» Supplied data:
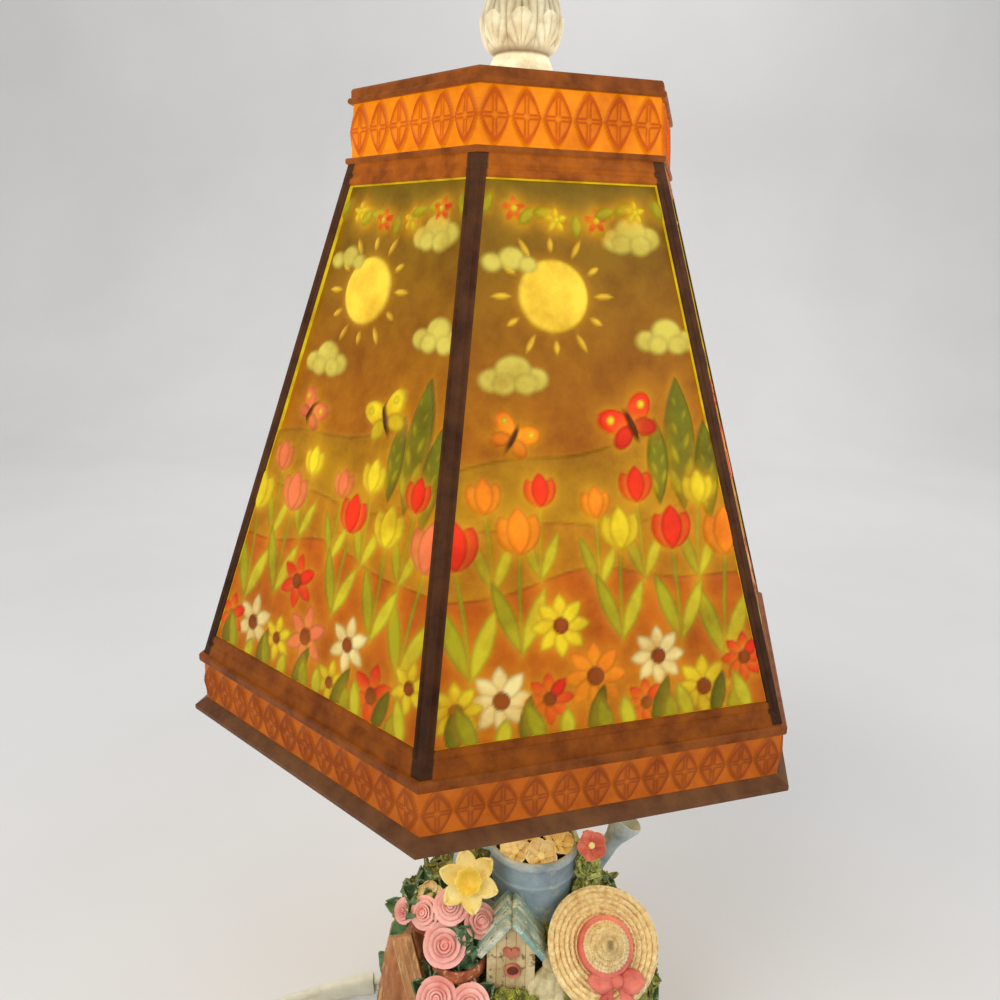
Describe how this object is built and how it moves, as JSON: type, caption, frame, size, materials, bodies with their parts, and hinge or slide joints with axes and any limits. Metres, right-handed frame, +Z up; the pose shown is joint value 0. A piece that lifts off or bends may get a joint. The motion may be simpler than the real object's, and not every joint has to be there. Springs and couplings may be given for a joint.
{
  "type": "rotating motion lamp",
  "caption": "Table lamp with a lit hexagonal shade that turns on a geared hub over a sculpted garden base, with a mains cord, inline switch and plug.",
  "frame": {"origin": "on the table, on the lamp axis, under the middle of the shade", "axes": "+X to the viewer's right, +Y away from the viewer, +Z up along the lamp axis"},
  "size_m": [0.2207, 0.259, 0.358],
  "materials": {
    "cast_shade": "satin antique wash over a translucent casting",
    "shade_trim": "dark brown antique wash",
    "finial_cast": "satin, translucent cream",
    "brass_part": "plain",
    "steel_part": "zinc plated",
    "gear_plastic": "natural nylon",
    "motor_case": "plated can",
    "socket_shell": "moulded black",
    "bulb_glass": "frosted, lit",
    "base_green": "painted moss, antique wash",
    "bark": "painted bark",
    "can_blue": "worn blue-grey paint",
    "petal_cream": "painted cream",
    "petal_yellow": "painted yellow",
    "rose_pink": "painted pink",
    "leaf_green": "painted dark green, dry-brushed",
    "terracotta": "painted terracotta",
    "house_cream": "worn cream paint",
    "roof_teal": "worn blue-green paint",
    "straw": "painted straw",
    "ribbon_coral": "painted coral",
    "glove_cream": "painted canvas",
    "board_tan": "painted wood",
    "rubber_black": "matte",
    "cord_white": "off-white flexible sheath",
    "white_plastic": "moulded off-white",
    "tie_black": "plain"
  },
  "bodies": {
    "base": {"lamp_pipe": "steel_part", "pipe_nuts": "brass_part", "thrust_washer": "gear_plastic", "lamp_socket": "socket_shell", "bulb_base": "brass_part", "bulb_glass": "bulb_glass", "chassis_plate": "steel_part", "gear_motor": "motor_case", "motor_screws": "steel_part", "garden_mound": "base_green", "base_plate": "steel_part", "plate_screws": "steel_part", "rubber_feet": "rubber_black", "hub_cover": "brass_part", "mossy_rocks": "base_green", "tree_stump": "bark", "watering_can": "can_blue", "ivy_column": "leaf_green", "can_spout": "can_blue", "can_handle": "can_blue", "can_blossoms": "petal_cream", "birdhouse": "house_cream", "birdhouse_roof": "roof_teal", "moss_bush": "base_green", "rose_pot": "terracotta", "rose_leaves": "leaf_green", "rose_blooms": "rose_pink", "straw_hat": "straw", "hat_ribbon": "ribbon_coral", "garden_glove": "glove_cream", "slanted_board": "board_tan", "leaf_pot": "terracotta", "leaf_plant": "leaf_green", "daffodil": "petal_yellow", "cord_bushing": "rubber_black", "cord_lead": "cord_white", "cord_coil": "cord_white", "cord_tail": "cord_white", "switch_body": "white_plastic", "plug_body": "white_plastic", "plug_blades": "brass_part", "coil_tie": "tie_black"},
    "rotor": {"rotor_hub": "brass_part", "ring_gear": "gear_plastic", "harp_saddle": "steel_part", "saddle_nut": "brass_part", "harp": "brass_part"},
    "pinion": {"pinion": "steel_part"},
    "shade": {"shade_cap": "shade_trim", "shade_side_1": "cast_shade", "shade_side_2": "cast_shade", "shade_side_3": "cast_shade", "shade_side_4": "cast_shade", "shade_side_5": "cast_shade", "shade_side_6": "cast_shade"},
    "finial": {"finial": "finial_cast", "finial_insert": "brass_part"},
    "rocker": {"switch_rocker": "white_plastic"}
  },
  "joints": [
    {"name": "shade_spin", "type": "hinge", "parent": "base", "child": "rotor", "pos_m": [0, 0, 0.0461], "axis": [0, 0, 1], "continuous": true},
    {"name": "pinion_spin", "type": "hinge", "parent": "base", "child": "pinion", "pos_m": [0, -0.024, 0.0495], "axis": [0, 0, 1], "continuous": true},
    {"name": "shade_lift", "type": "slide", "parent": "rotor", "child": "shade", "axis": [0, 0, 1], "range_m": [0, 0.18]},
    {"name": "finial_lift", "type": "slide", "parent": "shade", "child": "finial", "axis": [0, 0, 1], "range_m": [0, 0.02]},
    {"name": "rocker_tilt", "type": "hinge", "parent": "base", "child": "rocker", "pos_m": [-0.11675, -0.05498, 0.0124], "axis": [0.9977, -0.0672, 0], "range_deg": [-8, 8]}
  ],
  "couplings": [
    {"joint": "pinion_spin", "follows": "shade_spin", "ratio": -3}
  ]
}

» Task details: Extract each line from the listing above, please, and repeat it exactly.

» Task response:
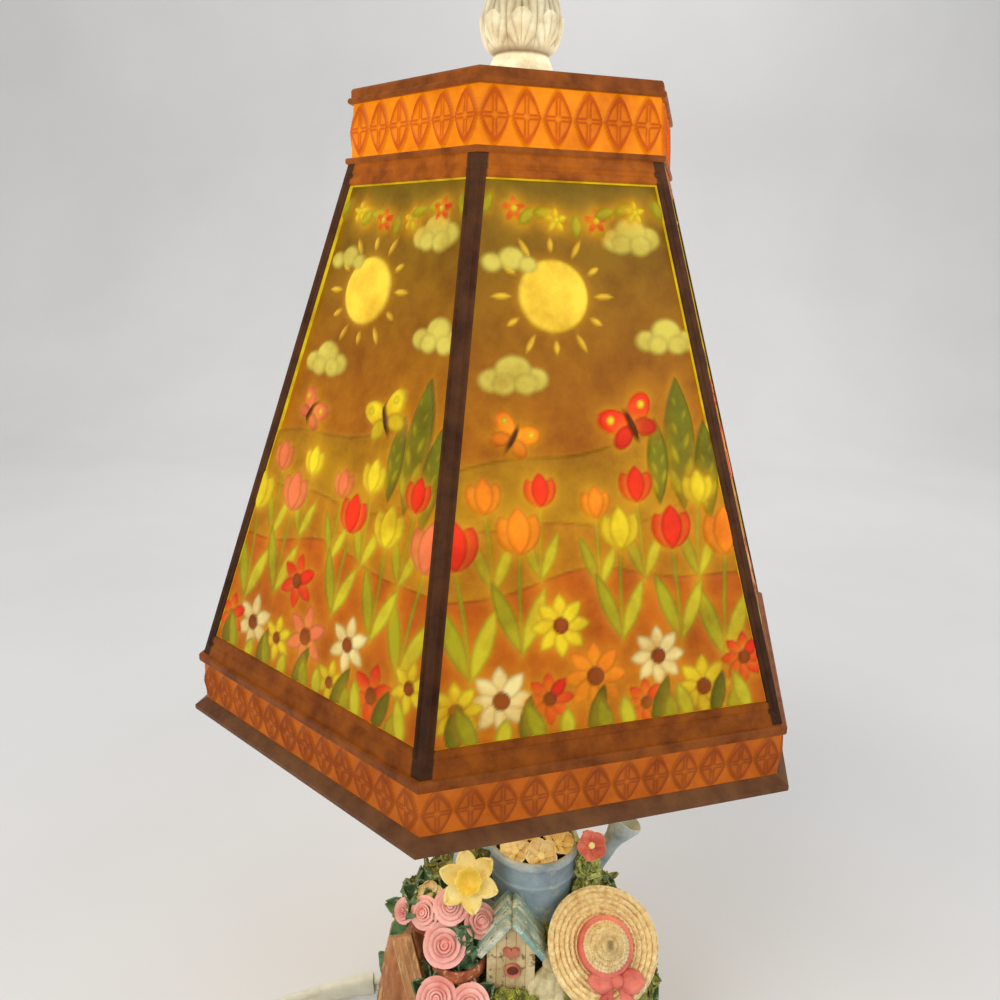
Describe how this object is built and how it moves, as JSON: type, caption, frame, size, materials, bodies with their parts, and hinge or slide joints with axes and any limits. Metres, right-handed frame, +Z up; the pose shown is joint value 0. A piece that lifts off or bends may get a joint. The motion may be simpler than the real object's, and not every joint has to be there. Springs and couplings may be given for a joint.
{
  "type": "rotating motion lamp",
  "caption": "Table lamp with a lit hexagonal shade that turns on a geared hub over a sculpted garden base, with a mains cord, inline switch and plug.",
  "frame": {"origin": "on the table, on the lamp axis, under the middle of the shade", "axes": "+X to the viewer's right, +Y away from the viewer, +Z up along the lamp axis"},
  "size_m": [0.2207, 0.259, 0.358],
  "materials": {
    "cast_shade": "satin antique wash over a translucent casting",
    "shade_trim": "dark brown antique wash",
    "finial_cast": "satin, translucent cream",
    "brass_part": "plain",
    "steel_part": "zinc plated",
    "gear_plastic": "natural nylon",
    "motor_case": "plated can",
    "socket_shell": "moulded black",
    "bulb_glass": "frosted, lit",
    "base_green": "painted moss, antique wash",
    "bark": "painted bark",
    "can_blue": "worn blue-grey paint",
    "petal_cream": "painted cream",
    "petal_yellow": "painted yellow",
    "rose_pink": "painted pink",
    "leaf_green": "painted dark green, dry-brushed",
    "terracotta": "painted terracotta",
    "house_cream": "worn cream paint",
    "roof_teal": "worn blue-green paint",
    "straw": "painted straw",
    "ribbon_coral": "painted coral",
    "glove_cream": "painted canvas",
    "board_tan": "painted wood",
    "rubber_black": "matte",
    "cord_white": "off-white flexible sheath",
    "white_plastic": "moulded off-white",
    "tie_black": "plain"
  },
  "bodies": {
    "base": {"lamp_pipe": "steel_part", "pipe_nuts": "brass_part", "thrust_washer": "gear_plastic", "lamp_socket": "socket_shell", "bulb_base": "brass_part", "bulb_glass": "bulb_glass", "chassis_plate": "steel_part", "gear_motor": "motor_case", "motor_screws": "steel_part", "garden_mound": "base_green", "base_plate": "steel_part", "plate_screws": "steel_part", "rubber_feet": "rubber_black", "hub_cover": "brass_part", "mossy_rocks": "base_green", "tree_stump": "bark", "watering_can": "can_blue", "ivy_column": "leaf_green", "can_spout": "can_blue", "can_handle": "can_blue", "can_blossoms": "petal_cream", "birdhouse": "house_cream", "birdhouse_roof": "roof_teal", "moss_bush": "base_green", "rose_pot": "terracotta", "rose_leaves": "leaf_green", "rose_blooms": "rose_pink", "straw_hat": "straw", "hat_ribbon": "ribbon_coral", "garden_glove": "glove_cream", "slanted_board": "board_tan", "leaf_pot": "terracotta", "leaf_plant": "leaf_green", "daffodil": "petal_yellow", "cord_bushing": "rubber_black", "cord_lead": "cord_white", "cord_coil": "cord_white", "cord_tail": "cord_white", "switch_body": "white_plastic", "plug_body": "white_plastic", "plug_blades": "brass_part", "coil_tie": "tie_black"},
    "rotor": {"rotor_hub": "brass_part", "ring_gear": "gear_plastic", "harp_saddle": "steel_part", "saddle_nut": "brass_part", "harp": "brass_part"},
    "pinion": {"pinion": "steel_part"},
    "shade": {"shade_cap": "shade_trim", "shade_side_1": "cast_shade", "shade_side_2": "cast_shade", "shade_side_3": "cast_shade", "shade_side_4": "cast_shade", "shade_side_5": "cast_shade", "shade_side_6": "cast_shade"},
    "finial": {"finial": "finial_cast", "finial_insert": "brass_part"},
    "rocker": {"switch_rocker": "white_plastic"}
  },
  "joints": [
    {"name": "shade_spin", "type": "hinge", "parent": "base", "child": "rotor", "pos_m": [0, 0, 0.0461], "axis": [0, 0, 1], "continuous": true},
    {"name": "pinion_spin", "type": "hinge", "parent": "base", "child": "pinion", "pos_m": [0, -0.024, 0.0495], "axis": [0, 0, 1], "continuous": true},
    {"name": "shade_lift", "type": "slide", "parent": "rotor", "child": "shade", "axis": [0, 0, 1], "range_m": [0, 0.18]},
    {"name": "finial_lift", "type": "slide", "parent": "shade", "child": "finial", "axis": [0, 0, 1], "range_m": [0, 0.02]},
    {"name": "rocker_tilt", "type": "hinge", "parent": "base", "child": "rocker", "pos_m": [-0.11675, -0.05498, 0.0124], "axis": [0.9977, -0.0672, 0], "range_deg": [-8, 8]}
  ],
  "couplings": [
    {"joint": "pinion_spin", "follows": "shade_spin", "ratio": -3}
  ]
}